[begin MATERIAL SHOWN]

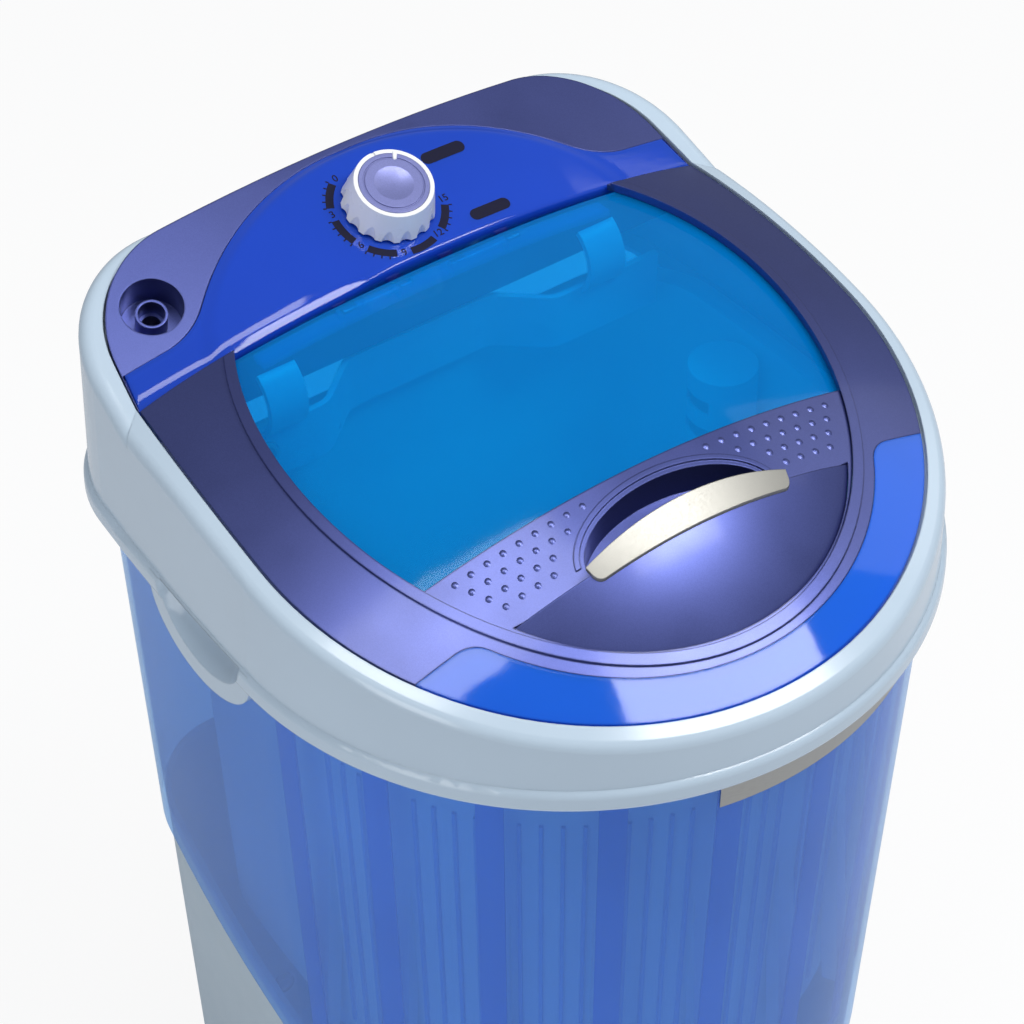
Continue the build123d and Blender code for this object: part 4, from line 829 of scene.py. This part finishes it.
    def skin(self, mesh: bmesh.types.BMesh, top: list, under: list) -> None:
        """Close two grids of points to one shell.

        Args:
            mesh: The mesh that holds the points.
            top: Columns of the face's points.
            under: Columns of the underside's points.
        """
        for face in (top, under):
            for one, two in zip(face, face[1:]):
                ribbon(mesh, one, two)
        for i in (0, -1):
            ribbon(mesh, top[i], under[i])
            ribbon(mesh, [column[i] for column in top], [column[i] for column in under])

    def spot(self, x: float, y: float, above: float = 0.0) -> Vector:
        """Give a point on the panel's surface.

        Args:
            x: Distance right of the knob's axis in millimetres.
            y: Distance up the slope from the knob's axis in millimetres.
            above: Height over the surface in millimetres.

        Returns:
            The point in metres, in the row frame.
        """
        return self.slope.point(x, y, above + self.lift - x * x / (2 * self.crown_radius))

    def arc_band(
        self, mesh: bmesh.types.BMesh, inner: float, outer: float, start: float, end: float
    ) -> None:
        """Print a curved band round the knob.

        Args:
            mesh: The mesh to add to.
            inner: Inner radius in millimetres.
            outer: Outer radius in millimetres.
            start: First angle in degrees, from the right, anticlockwise.
            end: Last angle in degrees.
        """
        steps = max(2, int(abs(end - start) / 4))
        turns = [math.radians(start + (end - start) * i / steps) for i in range(steps + 1)]
        rows = []
        for radius in (inner, outer):
            row = [self.spot(radius * math.cos(turn), radius * math.sin(turn)) for turn in turns]
            rows.append([mesh.verts.new(point) for point in row])
        ribbon(mesh, *rows)

    def dial(self) -> None:
        """Print the dial: a heavy ring, broken where the numbers stand, with ticks outside it."""
        mesh = bmesh.new()
        inner = self.ring_radius - self.ring_width / 2
        outer = self.ring_radius + self.ring_width / 2
        turns = [turn for _, turn in self.marks]
        for start, end in zip(turns, turns[1:]):
            self.arc_band(mesh, inner, outer, start + self.mark_gap, end - self.mark_gap)
            for part in range(1, 6):
                turn = start + (end - start) * part / 6
                room = (outer + self.tick_room) * math.sin(math.radians(turn))
                if self.slope.knob_run + room > self.tick_margin:
                    left, right = turn - self.tick_half, turn + self.tick_half
                    self.arc_band(mesh, outer - 0.1, outer + self.tick_length, left, right)
        ink = self.finishes["print_dark"]
        Piece("dial_print", Body.CABINET, "panel_blue", ink, False).place(mesh)

    def numbers(self) -> None:
        """Print the dial's numbers in the gaps of the ring."""
        for value, turn in self.marks:
            angle = math.radians(turn)
            curve = bpy.data.curves.new(f"dial_number_{value}", "FONT")
            curve.body = str(value)
            curve.size = self.number_size * MM
            curve.align_x = "CENTER"
            curve.align_y = "CENTER"
            curve.extrude = 0.02 * MM
            curve.offset = 0.06 * MM
            curve.materials.append(self.finishes["print_dark"])
            made = bpy.data.objects.new(f"dial_number_{value}", curve)
            bpy.context.scene.collection.objects.link(made)
            x = self.ring_radius * math.cos(angle)
            lean = math.asin(x / self.crown_radius)
            place = self.spot(x, self.ring_radius * math.sin(angle), self.number_lift)
            turned = Matrix.Rotation(self.slope.tilt, 4, "X") @ Matrix.Rotation(lean, 4, "Y")
            made.matrix_world = Matrix.Translation(place) @ turned
            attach(made, Body.CABINET.value)

    def pill(self, name: str, x: float, y: float, length: float, width: float) -> None:
        """Print a bare rounded field.

        Args:
            name: The piece's name.
            x: Middle, right of the knob's axis, in millimetres.
            y: Middle, up the slope, in millimetres.
            length: Length in millimetres.
            width: Width in millimetres.
        """
        mesh = bmesh.new()
        radius = width / 2
        straight = length / 2 - radius
        ends = [straight + radius * math.sin(math.radians(15 * step)) for step in range(7)]
        middle = [straight * step / 6 for step in range(-5, 6)]
        rows = []
        for along in [-end for end in reversed(ends)] + middle + ends:
            over = max(0.0, abs(along) - straight)
            half = math.sqrt(max(radius * radius - over * over, 0.0001))
            places = [(x + along, y + half * step / 2) for step in range(-2, 3)]
            points = [self.spot(*place, self.field_lift) for place in places]
            rows.append([mesh.verts.new(point) for point in points])
        lines = list(zip(*rows))
        for one, two in zip(lines, lines[1:]):
            ribbon(mesh, one, two)
        ink = self.finishes["print_dark"]
        Piece(name, Body.CABINET, "panel_blue", ink, False).place(mesh)

    def build(self) -> None:
        """Build the panel's cover and its printing."""
        self.cover()
        self.dial()
        self.numbers()
        self.pill("field_rear", 40.3, 14.0, 24.0, 6.5)
        self.pill("field_right", 43.0, -22.5, 22.0, 6.2)


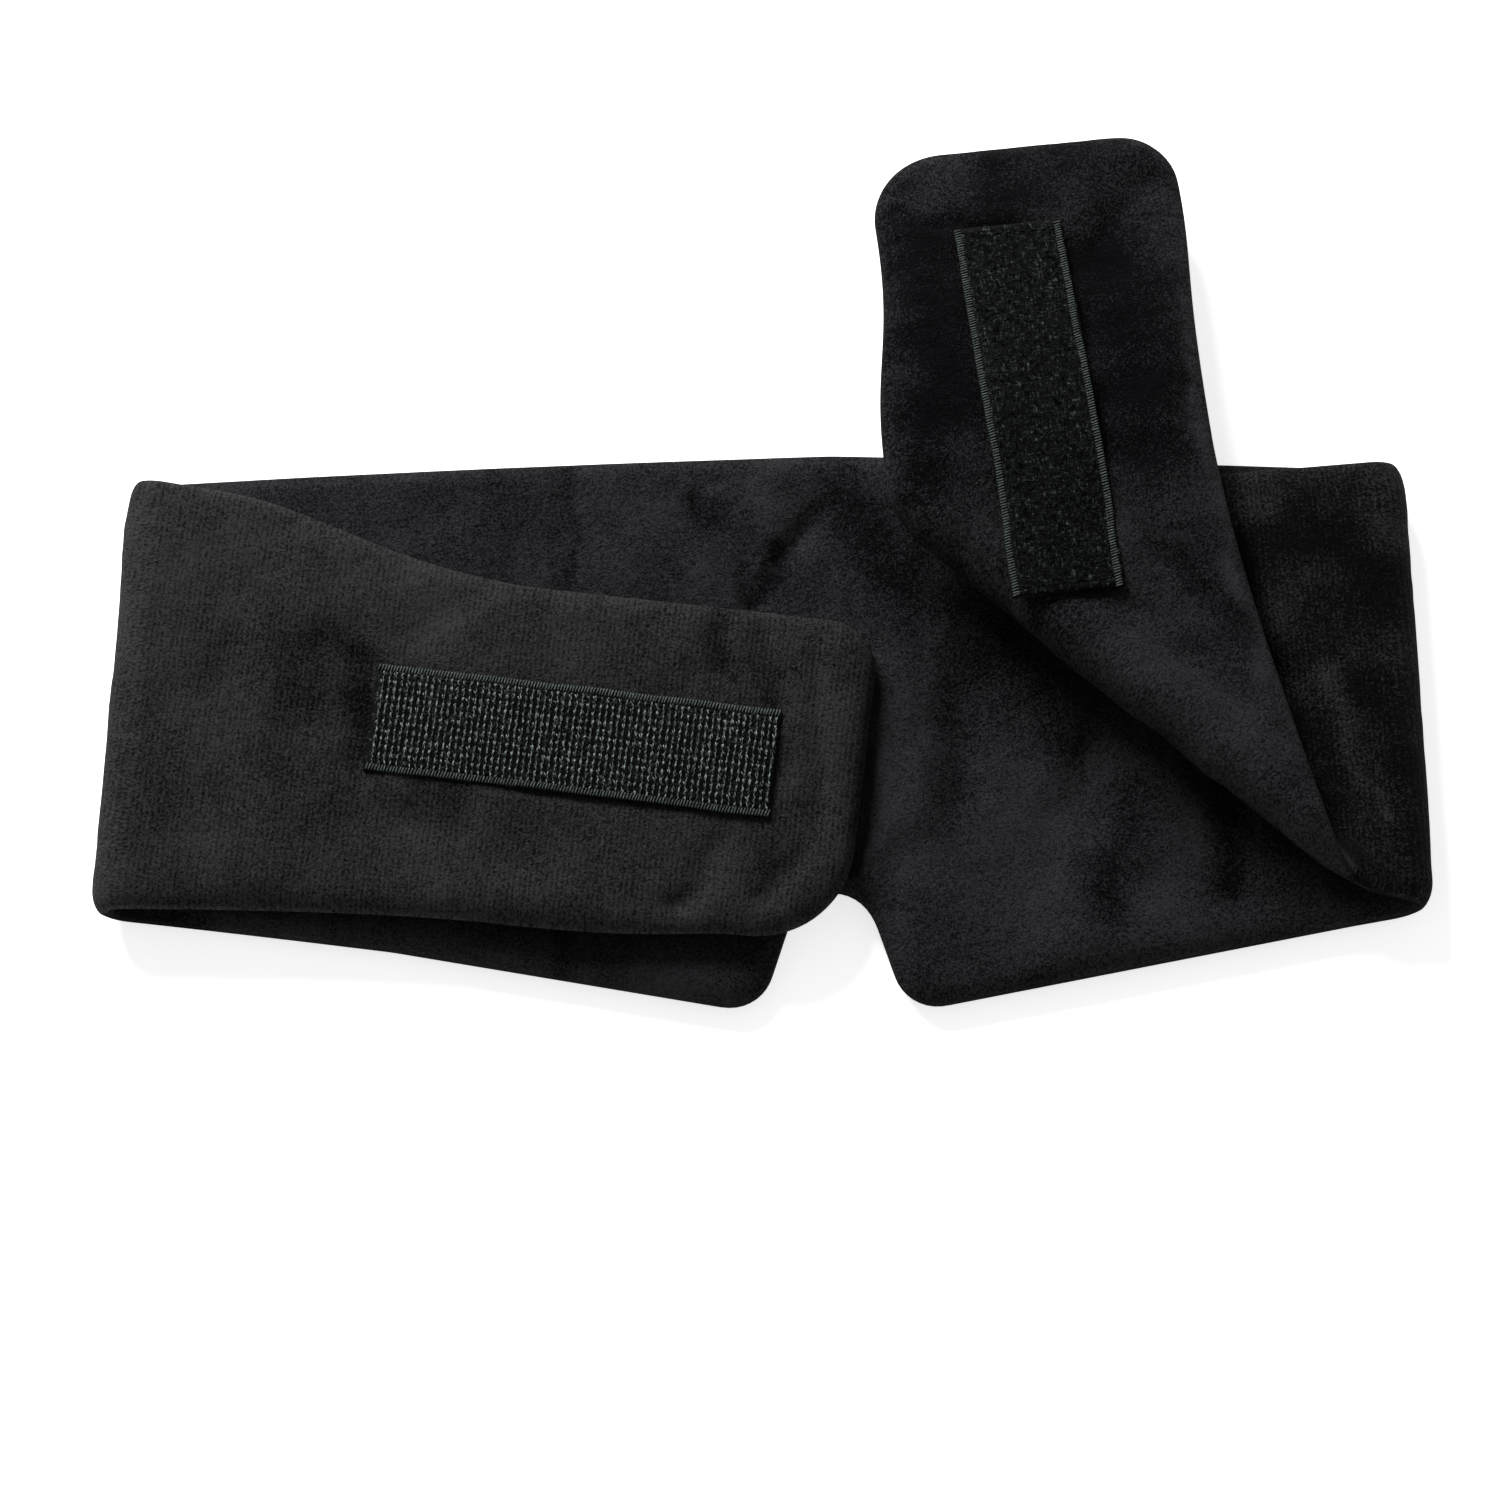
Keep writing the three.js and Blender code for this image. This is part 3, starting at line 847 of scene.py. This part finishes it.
def woven(name, dark, light, roughness):
    """Woven nylon: a fine weave of threads, a little glossy."""
    n = Nodes(name)
    flat = n.add("ShaderNodeAttribute", attribute_name="flat").outputs["Vector"]
    along = n.noise(n.stretched(flat, (1, 0.25, 1)), 2600, 1.0)
    across = n.noise(n.stretched(flat, (0.25, 1, 1)), 2600, 1.0)
    threads = n.math("MULTIPLY", along, across)
    axes = n.add("ShaderNodeSeparateXYZ")
    n.link(flat, axes.inputs[0])
    ribs = n.math("GREATER_THAN", axes.outputs["Z"], RIB_TOPS * MM)
    threads = n.math("ADD", threads, n.math("MULTIPLY", ribs, 0.3))
    n.link(n.ramp(threads, [(0.3, dark), (0.62, light)]), n.bsdf.inputs["Base Color"])
    n.link(n.bump(threads, 0.00018, 0.8), n.bsdf.inputs["Normal"])
    n.bsdf.inputs["Roughness"].default_value = roughness
    n.bsdf.inputs["Specular IOR Level"].default_value = 0.06
    return n.material


def filament(name, dark, light, roughness, specular):
    """Nylon monofilament or thread, with a slight change of tone from strand to strand."""
    n = Nodes(name)
    flat = n.add("ShaderNodeAttribute", attribute_name="flat").outputs["Vector"]
    tone = n.noise(flat, 900, 2.0)
    n.link(n.ramp(tone, [(0.40, dark), (0.62, light)]), n.bsdf.inputs["Base Color"])
    n.bsdf.inputs["Roughness"].default_value = roughness
    n.bsdf.inputs["Specular IOR Level"].default_value = specular
    return n.material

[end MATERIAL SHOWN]

PROBLEM TO SOLVE:
Quote the records above from their first line through the line containing "to one shell.", both ends included.

RESPONSE TO THE EXERCISE:
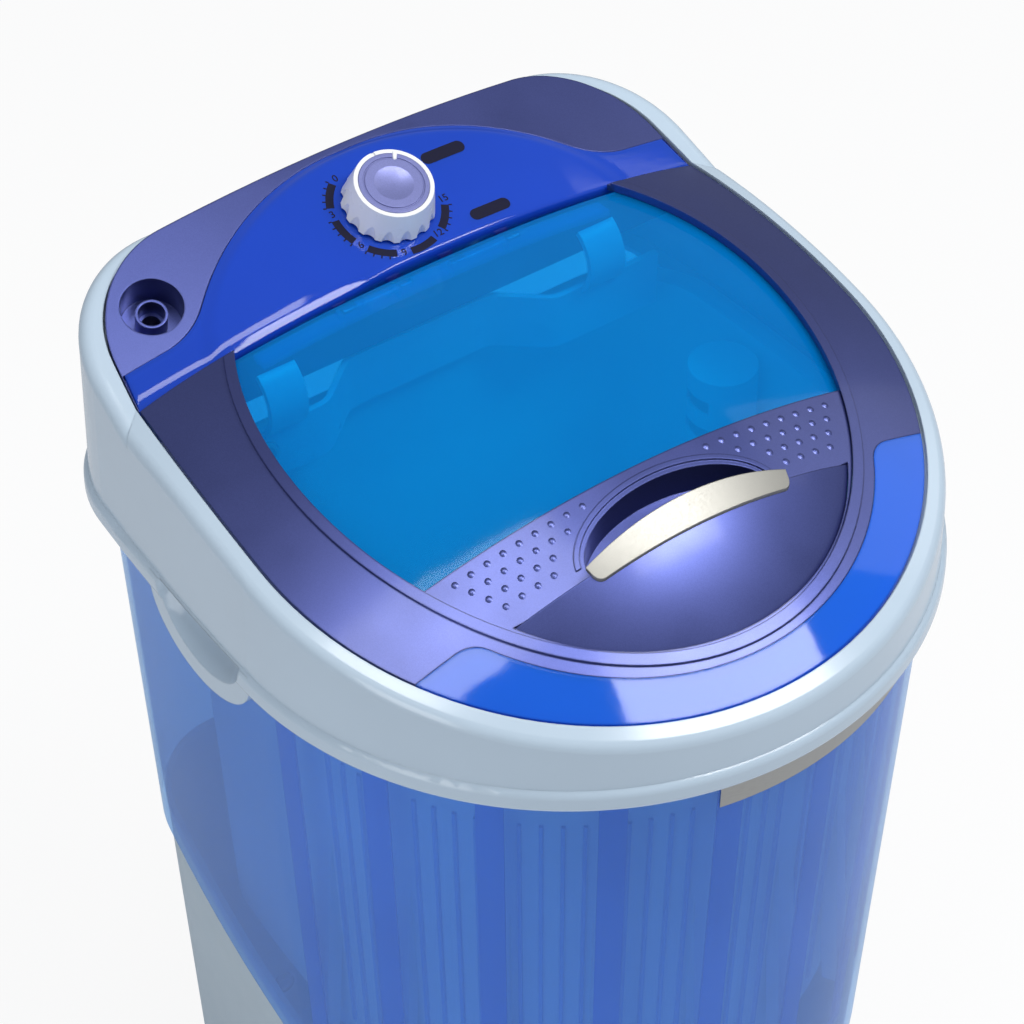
Continue the build123d and Blender code for this object: part 4, from line 829 of scene.py. This part finishes it.
    def skin(self, mesh: bmesh.types.BMesh, top: list, under: list) -> None:
        """Close two grids of points to one shell.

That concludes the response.